Monday,20 September,2010 10:59:36
Foreign aid from developed countries can be a great initiative but I wonder if any government actually thinks through its policies as a whole and has a plan which they can explain.
Certainly foreign ministers love getting in the limelight travelling overseas and splashing out money on various schemes which they believe will assist developing countries, but has the whole thing been well and truly thought through and has a plan been documented to a degree that all interested parties are aware? I doubt it.
Here is a scenario: A large developed country considers itself the bastion of free trade and likes to think itself a leader in the free world. They decide to invest funds and assist their own researchers to help a developing country by bringing expertise and knowledge to an issue of building aquaculture systems. This becomes successful because the developing country does not have the red tape and levels of bureaucracy of the developed country, the people involved in the project are keen to succeed and have a strong work ethic, and lo and behold they start exporting.
They actually do a great job and produce a good quality product, highly saleable, for a relatively low price – certainly much lower than the developed country could ever do. The aid program can be tagged “successful” for having turned things around and created employment, export dollars, etc, etc.
But in the domestic market of the developed country there are aquaculture farmers of a similar product and they are struggling under the force of paying developed country prices for labor and feeds, are overburdened with red tape and bureaucracy and, all of sudden, these people cannot make a living.
These farmers believe because they are from a developed country that their product is a greater quality and is worth much more on the market place but alas, consumers do not perceive this. Oh yes , as a consumer I will tell you I will be loyal and buy local but my pocket is telling me other things and actually I really perceive the imported developing country’s product is a better value for my hard earned dollar!
The developed country farmers become angry.

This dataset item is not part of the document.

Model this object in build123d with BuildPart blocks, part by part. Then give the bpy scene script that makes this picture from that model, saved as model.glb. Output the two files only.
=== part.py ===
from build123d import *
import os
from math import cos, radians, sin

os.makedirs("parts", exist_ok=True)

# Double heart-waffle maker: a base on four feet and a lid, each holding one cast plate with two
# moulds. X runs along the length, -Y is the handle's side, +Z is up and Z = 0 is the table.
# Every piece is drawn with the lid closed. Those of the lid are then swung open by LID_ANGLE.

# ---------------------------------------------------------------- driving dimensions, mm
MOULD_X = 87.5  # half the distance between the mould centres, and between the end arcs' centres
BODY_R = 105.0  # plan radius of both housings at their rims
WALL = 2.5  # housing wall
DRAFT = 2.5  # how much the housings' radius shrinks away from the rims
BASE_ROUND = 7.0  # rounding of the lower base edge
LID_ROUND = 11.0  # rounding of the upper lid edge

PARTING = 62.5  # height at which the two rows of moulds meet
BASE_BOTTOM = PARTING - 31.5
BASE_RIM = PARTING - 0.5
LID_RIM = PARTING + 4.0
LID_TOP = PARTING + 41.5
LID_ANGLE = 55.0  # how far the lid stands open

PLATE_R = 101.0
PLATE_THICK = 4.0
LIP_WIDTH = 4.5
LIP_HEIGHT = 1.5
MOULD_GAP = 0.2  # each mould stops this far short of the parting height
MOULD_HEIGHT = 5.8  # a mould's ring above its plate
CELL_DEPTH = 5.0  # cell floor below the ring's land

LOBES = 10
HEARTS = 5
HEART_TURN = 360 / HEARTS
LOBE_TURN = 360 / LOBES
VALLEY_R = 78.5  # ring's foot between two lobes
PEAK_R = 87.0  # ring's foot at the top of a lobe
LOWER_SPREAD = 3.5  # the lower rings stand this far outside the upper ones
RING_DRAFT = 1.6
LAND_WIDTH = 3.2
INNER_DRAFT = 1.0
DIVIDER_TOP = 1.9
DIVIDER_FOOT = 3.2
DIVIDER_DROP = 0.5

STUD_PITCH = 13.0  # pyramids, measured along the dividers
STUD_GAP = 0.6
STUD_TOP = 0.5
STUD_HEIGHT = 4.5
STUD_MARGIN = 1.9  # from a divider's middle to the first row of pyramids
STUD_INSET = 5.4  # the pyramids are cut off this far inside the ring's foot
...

They do not go down the quality route and get a standard to demonstrate how good and consistent their products are but instead, go down the route of getting politicians, who are looking to make a name for themselves, to create havoc.

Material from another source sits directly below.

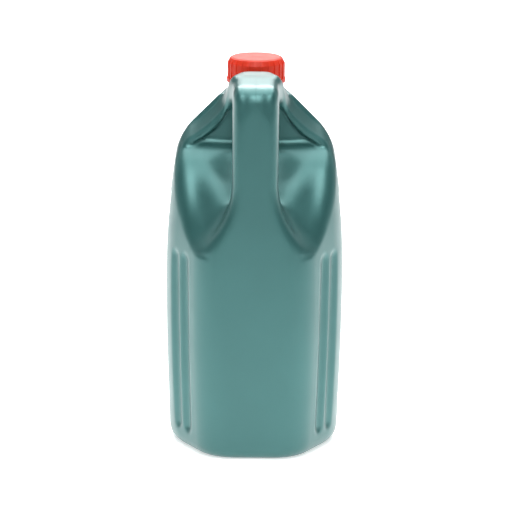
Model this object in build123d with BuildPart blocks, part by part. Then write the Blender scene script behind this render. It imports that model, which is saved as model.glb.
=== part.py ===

This they do by getting support to increase the tariffs and creating more ‘red tape’ at the borders – they are protecting the farmers that vote for them, that come from their area.
Everyone gets very excited and the whole system is like a dog chasing its tail.
The developing country thinks: these people came to help us and then when we were successful and able to produce a cheaper protein source which should be helping the whole world they cut us off at the pass by increasing the duties on our products and potentially create much more hardship on the developing country than before the whole project started. So what was the strategy? Did everyone in the government of the developed country understand the strategy? Sometimes being successful can be a negative.